4 of 156 comments (clear)

  1. Re:Long term effect by i+kan+reed · · Score: 4, Insightful

    Think about the people you know who can't read in the car. Reading in the car doesn't make them handle it better next time, they just vomit twice.

  2. never gonna happen by Thud457 · · Score: 1, Insightful

    perfect is the enemy of good.
    Carmack will keep dinking around with this and never ship a product. They should just get version 1.0 out the door and start working on 2.0. Instead, they're already on version three or four hand haven't sold one unit.

    --

    the preceding comment is my own and in no way reflects the opinion of the Joint Chiefs of Staff

    1. Re:never gonna happen by Ultra64 · · Score: 4, Insightful

      This is the second version, and they've sold thousands of units. I have one.
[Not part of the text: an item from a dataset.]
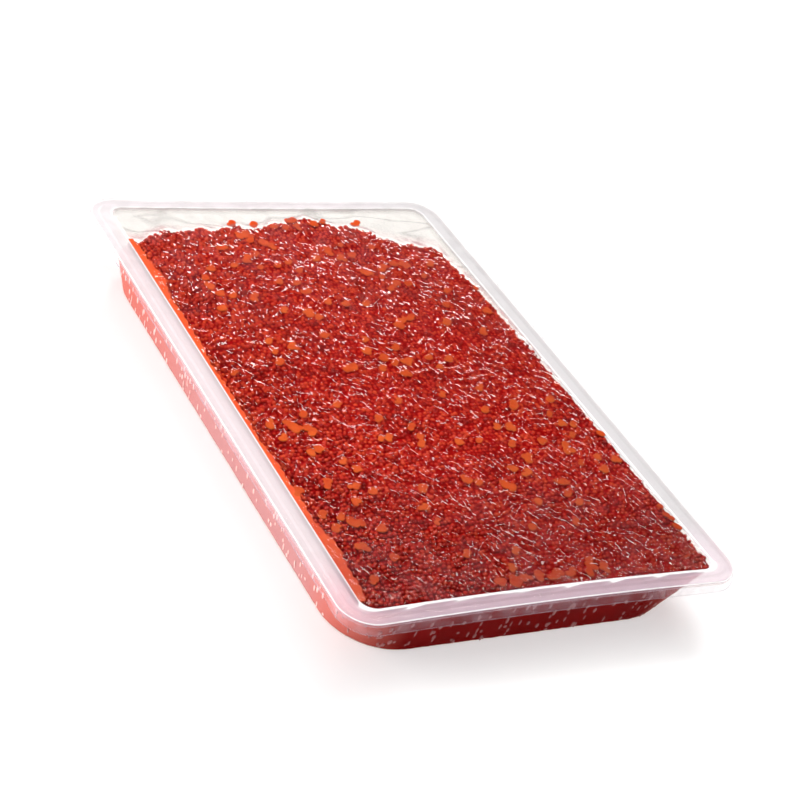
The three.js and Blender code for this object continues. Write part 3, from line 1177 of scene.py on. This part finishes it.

    2. Re:never gonna happen by fuzzyfuzzyfungus · · Score: 3, Insightful

      Given that we've had 'imperfect' (read 'downright sucky') VR available to the public essentially without success for over a decade now, I'd say that they have reason to keep polishing.

      Whether or not Oculus Rift will be the eventual winner, or whether somebody who polishes faster will get to it first, I have no idea; but shoddy VR implementations are pretty uncompelling except for 5 minutes of novelty use.